#### WRITTEN TASK:
Look through the records below and collect all lines that hold the string "their".

#### TASK INPUT:
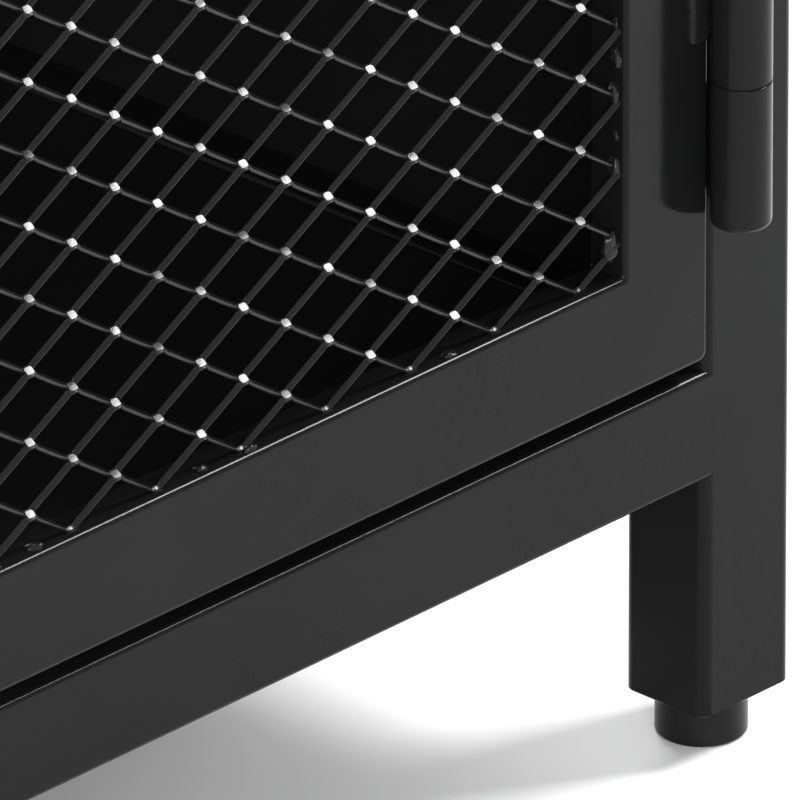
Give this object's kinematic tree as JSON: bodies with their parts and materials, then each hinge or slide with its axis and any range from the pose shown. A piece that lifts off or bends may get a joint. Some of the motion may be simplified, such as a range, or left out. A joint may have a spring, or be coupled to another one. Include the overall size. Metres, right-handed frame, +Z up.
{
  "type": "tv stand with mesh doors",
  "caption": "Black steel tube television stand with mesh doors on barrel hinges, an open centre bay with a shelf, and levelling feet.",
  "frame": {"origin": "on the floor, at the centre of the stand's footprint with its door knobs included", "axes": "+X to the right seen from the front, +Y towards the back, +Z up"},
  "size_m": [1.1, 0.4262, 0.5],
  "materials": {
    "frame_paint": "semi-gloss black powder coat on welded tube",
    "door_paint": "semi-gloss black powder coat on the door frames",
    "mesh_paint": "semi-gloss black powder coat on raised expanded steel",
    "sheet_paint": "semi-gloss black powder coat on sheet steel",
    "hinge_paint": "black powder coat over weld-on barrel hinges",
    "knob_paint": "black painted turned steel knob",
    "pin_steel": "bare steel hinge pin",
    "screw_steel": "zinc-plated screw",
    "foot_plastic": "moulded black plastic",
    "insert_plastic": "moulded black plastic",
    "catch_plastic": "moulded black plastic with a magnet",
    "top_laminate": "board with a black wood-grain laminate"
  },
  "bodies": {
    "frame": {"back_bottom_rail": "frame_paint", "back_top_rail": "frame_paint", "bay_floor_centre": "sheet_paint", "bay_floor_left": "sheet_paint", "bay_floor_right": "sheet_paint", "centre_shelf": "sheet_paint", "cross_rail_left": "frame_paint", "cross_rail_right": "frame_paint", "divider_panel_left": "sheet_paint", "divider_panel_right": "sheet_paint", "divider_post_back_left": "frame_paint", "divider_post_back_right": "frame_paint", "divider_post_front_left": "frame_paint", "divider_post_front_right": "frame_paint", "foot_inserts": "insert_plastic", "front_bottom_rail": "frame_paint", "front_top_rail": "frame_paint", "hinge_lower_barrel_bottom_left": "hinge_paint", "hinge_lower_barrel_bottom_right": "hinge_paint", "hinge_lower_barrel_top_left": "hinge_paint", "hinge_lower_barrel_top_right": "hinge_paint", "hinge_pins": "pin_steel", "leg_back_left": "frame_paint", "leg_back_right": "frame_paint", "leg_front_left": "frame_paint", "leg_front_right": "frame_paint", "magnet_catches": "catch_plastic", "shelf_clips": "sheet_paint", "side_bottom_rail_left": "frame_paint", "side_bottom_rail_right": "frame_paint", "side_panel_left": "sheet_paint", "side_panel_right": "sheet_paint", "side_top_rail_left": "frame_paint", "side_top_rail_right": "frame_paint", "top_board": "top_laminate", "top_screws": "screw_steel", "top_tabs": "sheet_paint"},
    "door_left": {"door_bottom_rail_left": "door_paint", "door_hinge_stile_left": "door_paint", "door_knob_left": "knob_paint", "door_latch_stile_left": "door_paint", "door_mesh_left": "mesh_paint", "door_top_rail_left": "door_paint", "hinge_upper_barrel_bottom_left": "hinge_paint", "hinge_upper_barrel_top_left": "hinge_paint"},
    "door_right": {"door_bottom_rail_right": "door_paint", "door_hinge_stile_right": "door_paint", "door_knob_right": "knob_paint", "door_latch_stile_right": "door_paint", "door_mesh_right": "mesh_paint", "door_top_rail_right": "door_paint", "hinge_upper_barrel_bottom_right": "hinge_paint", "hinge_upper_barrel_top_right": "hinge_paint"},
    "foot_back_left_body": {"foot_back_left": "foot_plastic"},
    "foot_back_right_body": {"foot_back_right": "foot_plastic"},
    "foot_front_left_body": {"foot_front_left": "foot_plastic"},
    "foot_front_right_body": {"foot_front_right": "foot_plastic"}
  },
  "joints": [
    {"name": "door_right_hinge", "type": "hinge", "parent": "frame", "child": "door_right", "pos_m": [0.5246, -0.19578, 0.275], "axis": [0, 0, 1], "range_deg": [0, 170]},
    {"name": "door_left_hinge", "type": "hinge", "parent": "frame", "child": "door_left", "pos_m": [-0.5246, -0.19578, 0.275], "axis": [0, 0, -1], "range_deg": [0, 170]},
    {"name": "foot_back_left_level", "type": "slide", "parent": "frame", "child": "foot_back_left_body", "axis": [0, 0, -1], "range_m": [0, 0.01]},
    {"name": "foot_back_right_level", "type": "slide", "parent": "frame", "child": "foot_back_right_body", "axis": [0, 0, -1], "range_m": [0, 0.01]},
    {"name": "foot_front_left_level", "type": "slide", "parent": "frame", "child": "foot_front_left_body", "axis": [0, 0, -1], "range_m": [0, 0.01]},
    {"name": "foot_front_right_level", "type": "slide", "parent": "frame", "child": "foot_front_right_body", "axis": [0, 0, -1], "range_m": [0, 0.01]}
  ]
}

---

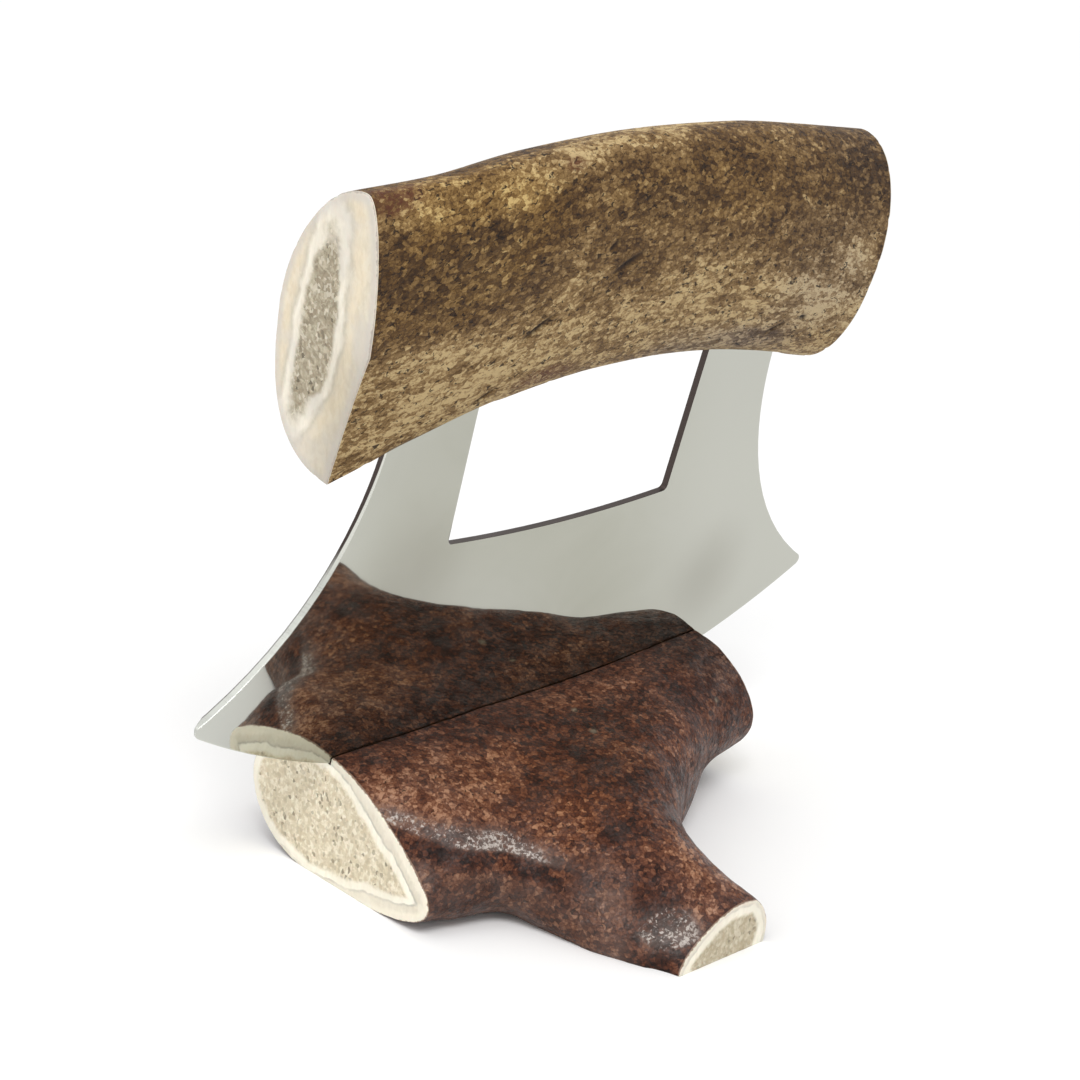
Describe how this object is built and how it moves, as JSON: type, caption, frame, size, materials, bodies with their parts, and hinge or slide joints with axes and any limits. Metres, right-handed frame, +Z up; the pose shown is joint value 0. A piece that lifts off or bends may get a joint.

#### SOLUTION:
Give this object's kinematic tree as JSON: bodies with their parts and materials, then each hinge or slide with its axis and any range from the pose shown. A piece that lifts off or bends may get a joint. Some of the motion may be simplified, such as a range, or left out. A joint may have a spring, or be coupled to another one. Include the overall size. Metres, right-handed frame, +Z up.
Describe how this object is built and how it moves, as JSON: type, caption, frame, size, materials, bodies with their parts, and hinge or slide joints with axes and any limits. Metres, right-handed frame, +Z up; the pose shown is joint value 0. A piece that lifts off or bends may get a joint.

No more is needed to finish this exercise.